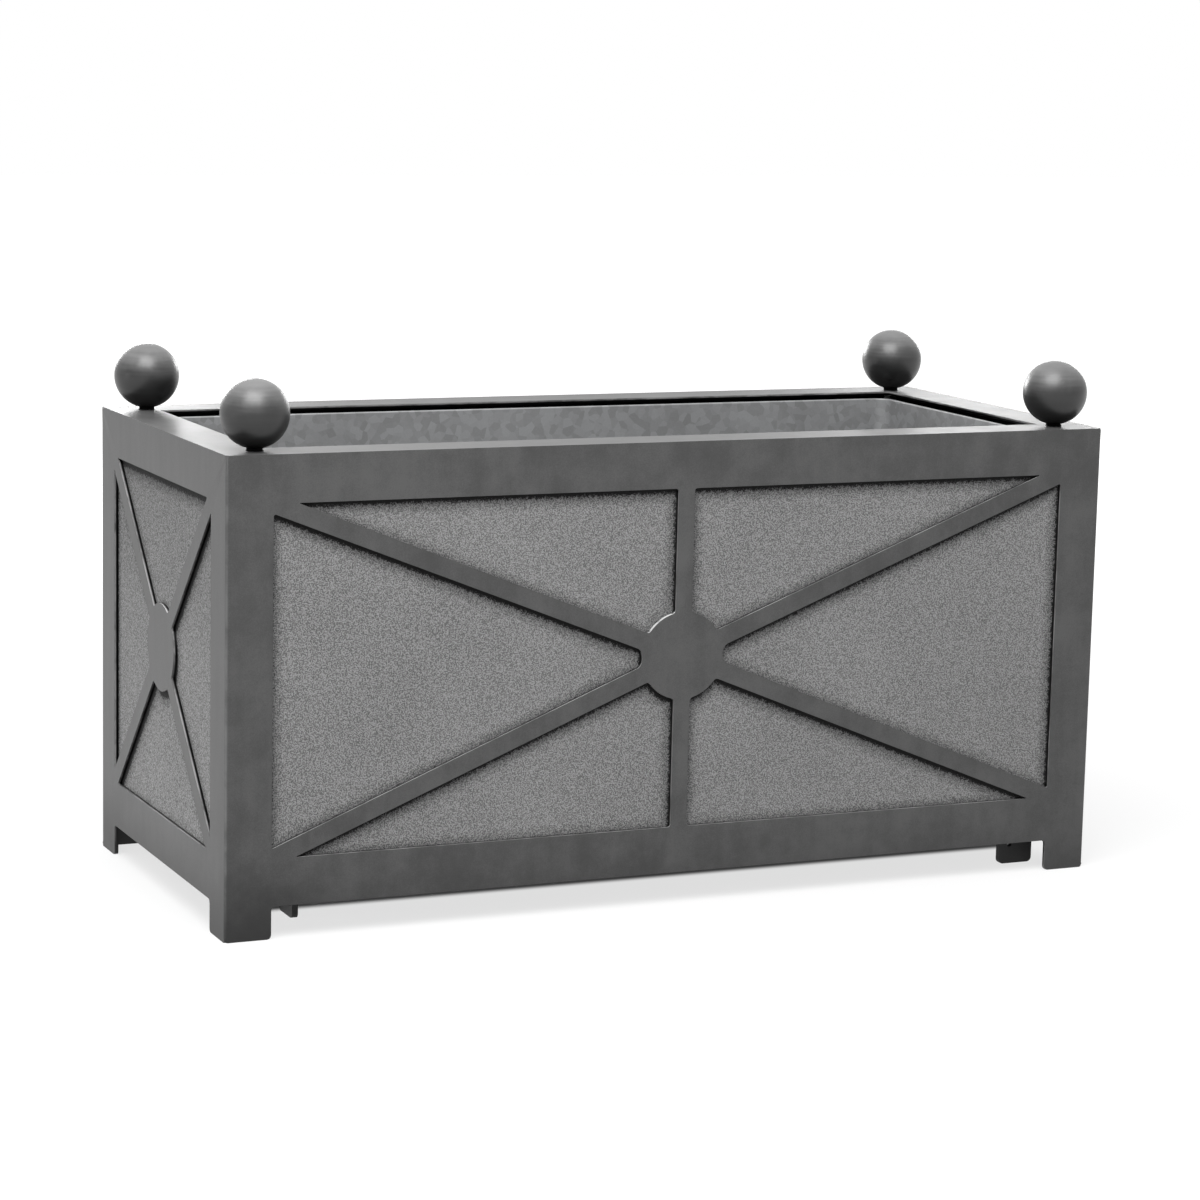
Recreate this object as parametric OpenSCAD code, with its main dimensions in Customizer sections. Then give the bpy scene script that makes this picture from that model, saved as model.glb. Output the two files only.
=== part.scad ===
// Metal planter box on four short legs: a folded frame with a strap lattice in
// front of recessed panels, ball finials on the ledge corners, and a lift-out liner.
// Origin: centre of the footprint on the floor. +X right, front face towards -Y, +Z up.

/* [Box] */
// Length of the box over its end faces
box_w = 914; // [700:1:1200]
// Depth of the box over its front and back faces
box_d = 406; // [320:1:600]
// Height from the floor to the top of the ledge
box_h = 450; // [330:1:650]
// Clear height under the bottom rails
leg_h = 31; // [22:1:80]

/* [Frame] */
// Thickness of the frame plate, and so the depth of the panels behind the frame
plate_t = 4; // [3:0.5:6]
// Visible width of the posts and rails
bar_w = 45; // [32:1:60]
// Width of the flat ledge round the top
ledge_w = 47; // [40:1:70]
// Outside radius of the folded edges
fold_r = 3; // [1:0.25:3]
// Width of the inward flange under each bottom rail
flange_w = 28; // [24:1:34]

/* [Lattice] */
// Width of a lattice strap
strap_w = 17; // [12:1:30]
// Diameter of the disc at the centre of each lattice
disc_d = 85; // [60:1:130]
// Height of a long face's disc above the middle of its opening
disc_rise = 3; // [0:0.5:20]
// Gap left for the weld between a strap and its disc
weld_gap = 0.05; // [0.02:0.01:0.2]

/* [Panels] */
// Thickness of a panel sheet
panel_t = 1.5; // [1:0.25:3]
// Clearance round the edges of a panel and of the frame's inner parts
edge_gap = 0.5; // [0.2:0.1:1]

/* [Finials] */
// Diameter of a finial ball
ball_d = 64; // [40:1:80]
// Distance from the end faces to the axis of a finial
ball_end_in = 37; // [24:1:38]
// Distance from the front and back faces to the axis of a finial
ball_side_in = 32; // [24:1:38]
// Height of the neck between the ledge and the ball
neck_h = 1.5; // [0.5:0.5:10]
// Diameter of the neck
neck_d = 15; // [12:1:20]
// Diameter of the finial stud
stud_d = 8; // [6:1:10]
// Length of the stud inside the ball
stud_grip = 22; // [12:1:30]
// Running clearance of a thread or shank, on the radius
thread_gap = 0.05; // [0.02:0.01:0.1]
// Clearance of a drilled hole round its bolt, on the radius
hole_gap = 0.4; // [0.2:0.1:1]

/* [Bearers and feet] */
// Distance from the end faces to the centre line of an end bearer
bearer_inset = 61; // [58:1:80]
// Width of a bearer channel
bearer_w = 52; // [40:1:56]
// Height of a bearer channel
bearer_h = 25; // [18:1:40]
// Wall of a bearer channel
bearer_t = 3; // [2:0.5:4]
// Width of an inner foot
foot_w = 38; // [24:1:44]
// Thickness of an inner foot
foot_t = 6; // [3:0.5:8]
// Radius of a foot's lower corners
foot_r = 5; // [1:0.5:8]
// Distance from the front and back faces to a foot that stands across its bearer
cross_foot_y = 38; // [36:1:60]
// Distance from the front and back faces to a foot that stands beside its bearer
side_foot_y = 64; // [50:1:90]
// Diameter of the hole through an inner foot
foot_hole_d = 6; // [5:0.5:9]
// Height of the hole's centre above the floor
foot_hole_z = 20; // [10:1:25]
// Distance from the foot's upright edge to the hole's centre
foot_hole_in = 12; // [8:1:18]

/* [Liner] */
// Thickness of the liner sheet
liner_t = 1.5; // [1:0.25:3]
// Clearance between the liner's rim and the edge of the ledge
liner_gap = 7; // [2:0.5:12]
// Clearance between the liner's corners and the balls that it is lifted out past
ball_pass = 2.5; // [1:0.5:6]
// Depth of the liner's rim under the top of the ledge
rim_drop = 6; // [5:0.5:30]
// Height of the turned-over hem round the liner's rim
hem_h = 10; // [5:1:20]
// Least outside radius of the liner's upright corners
liner_least_r = 8; // [4:1:20]
// Gap between the liner and the bearers that carry it
seat_gap = 0.3; // [0.1:0.1:1]
// Diameter of a drain hole
drain_d = 14; // [8:1:25]
// Drain holes of one row between one bearer and the next
drain_n = 3; // [1:1:6]
// Distance between the two rows of drain holes
drain_row = 150; // [60:1:200]

/* [Hidden] */

$fn = 64;

// The way round the box: turn about Z that brings the front to each face
FRONT = 0;
RIGHT = 90;
BACK = 180;
LEFT = 270;

half_w = box_w / 2;
half_d = box_d / 2;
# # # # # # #
* WHAT THE EXERCISE ASKS:
Everything from the first line above through the line that contains "towards -Y, +Z up." should be duplicated exactly, please, and nothing beyond it.

* RESULT OF THIS EXERCISE:
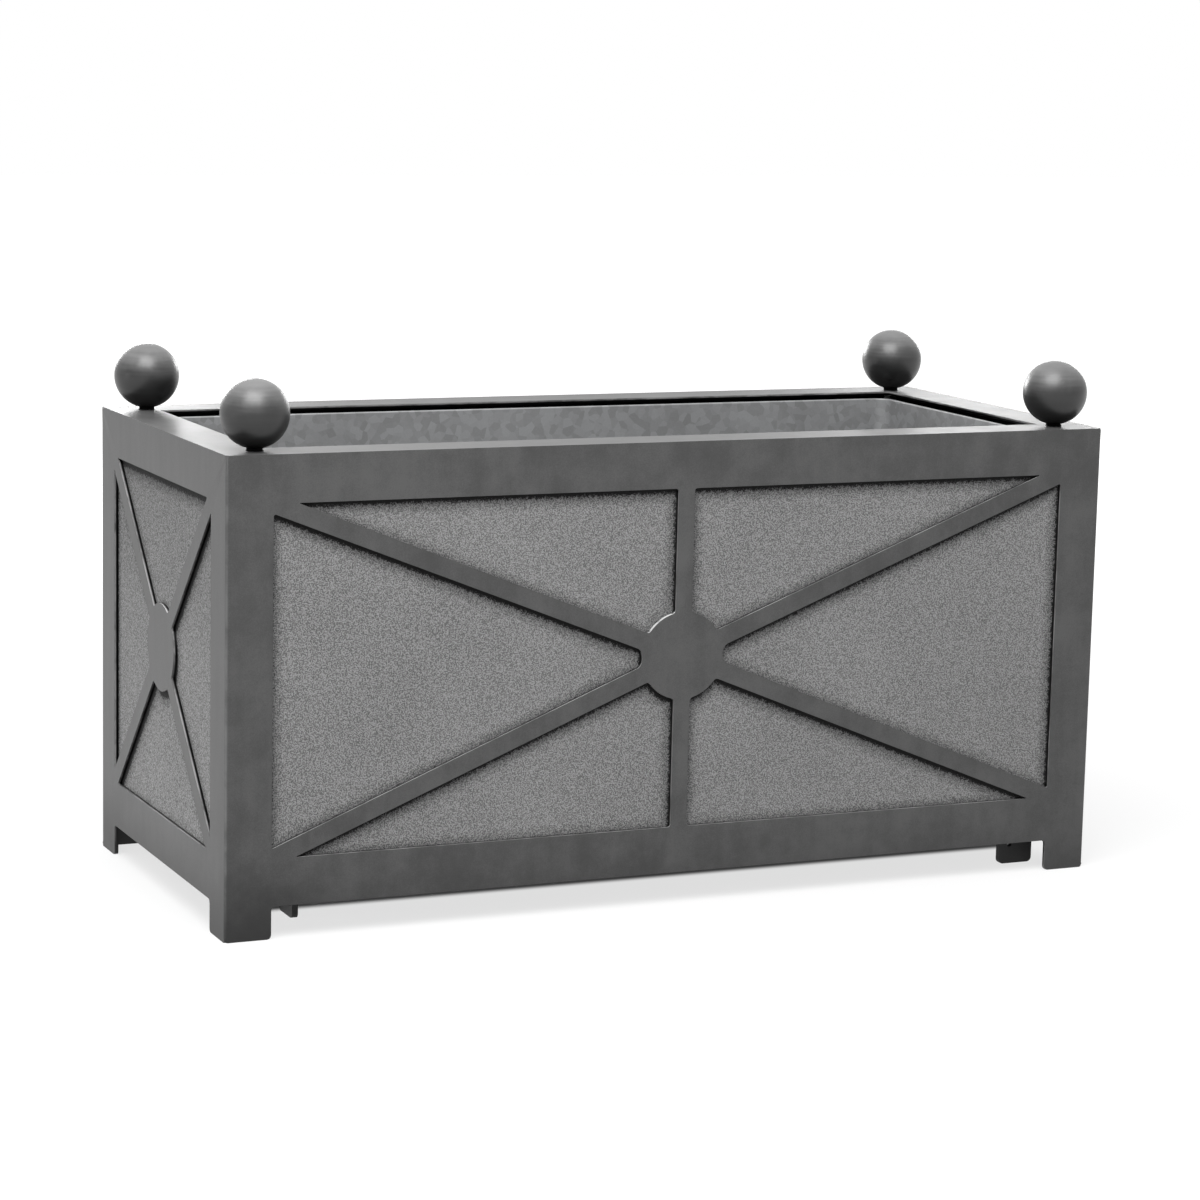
Recreate this object as parametric OpenSCAD code, with its main dimensions in Customizer sections. Then give the bpy scene script that makes this picture from that model, saved as model.glb. Output the two files only.
=== part.scad ===
// Metal planter box on four short legs: a folded frame with a strap lattice in
// front of recessed panels, ball finials on the ledge corners, and a lift-out liner.
// Origin: centre of the footprint on the floor. +X right, front face towards -Y, +Z up.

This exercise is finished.